The estuarine phase is evident through
a) fossilised worm burrows now preserved as hollows restored after an intervening filling of mud has been flushed out by water flows, and
b) cross bedding revealing tidally excavated sand ripples in at least one case preserved as a herringbone pattern characteristic of sequential ebb-flow tidal currents. Several clear crinoidal fossils were also seen.
The old red sandstone with feldspar/quartz intrusions is attributed to a dry desert scenario punctuated by occasional flash floods evidenced by some cros(s)-bedded flow channels, distinct from areas of quiet deposition.
The scale and global significance of the Marloes Sands formations were emphasised for us by discovering that we had to compete for space on the exposures with a large contingent of Oxford students and also a small group based in Uppsala, Sweden!
Martin’s Haven
A few miles to the north we examined the basaltic and pyroclastic flows of the SVG group at Martin’s Haven, whilst being supervised by a curious seal puzzled to see tourists so late in the season.
Cobbler’s Hole at St Anne’s Head
In spite of a Force 10 wind, we were able to marvel at the magnificently exposed anticline-syncline pair with noticeable crushing of the rocks inside the fold of the syncline.
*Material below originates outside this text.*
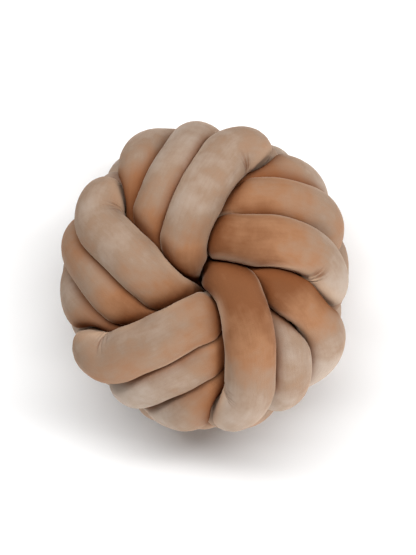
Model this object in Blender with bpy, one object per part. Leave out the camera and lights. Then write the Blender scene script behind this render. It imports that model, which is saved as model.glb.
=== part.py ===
"""Knot cushion: one long stuffed velvet tube laid three times round a five-petal knot.

The ball lies on its back with its face up. +X is to the right of the face, +Y is to its top and
+Z leaves it. Five bands of three tubes cross over one another round the middle of the face, and
the back repeats the face as a mirror image turned by half a petal. The tube is one closed solid:
its parts press flat against each other and stay a hair apart.
"""

import bpy
import numpy as np

# Driving dimensions, in metres.
BALL_WIDTH = 0.291
BALL_LENGTH = 0.308
TUBE_RADIUS = 0.0250
STANDING_FLAT = 0.0060  # how far the five lowest bends are pressed in by the floor
PART_GAP = 0.0012  # between two pressed parts of the tube
UPPER_SHARE = 0.010  # how strongly an upper part of the tube presses into the one it lies on
CORE_RADIUS = 0.012  # hollow left in the very middle

PETALS = 5
PETAL_TURN = 360 / PETALS
HALF_TURN = 1.5 * PETAL_TURN  # how far round the tube goes on the face before it dips to the back
LAPS = ("inner", "middle", "outer")
RING_SIDES = 14
RING_STEP_SEEN = 0.0180
RING_STEP_HIDDEN = 0.0260
SAMPLE_STEP = 0.004
PRESSED_WIDTH = 0.039  # what a hidden part of the tube keeps between itself and the next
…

This is a result of the Variscan Orogeny.
Brian Roberts (afternoon)

Green veining filled with epidote within the igneous
basalt.
Note also phenocryts within the basalt. Gas bubbles (vesicles) are also visible.

Igneous basalt from the Skomer Volcanic Group.
Indication of secondary lava flow, the red is the initial flow.

The Three Chimneys. Three columns of ferruginous sandstone.

Palaeocyclus, an early Silurian coral, in the Coralliferour Group.

Worm burrows in Grey Sandstone.


Martin's Haven.

Epidote within the basalt flow on the beach.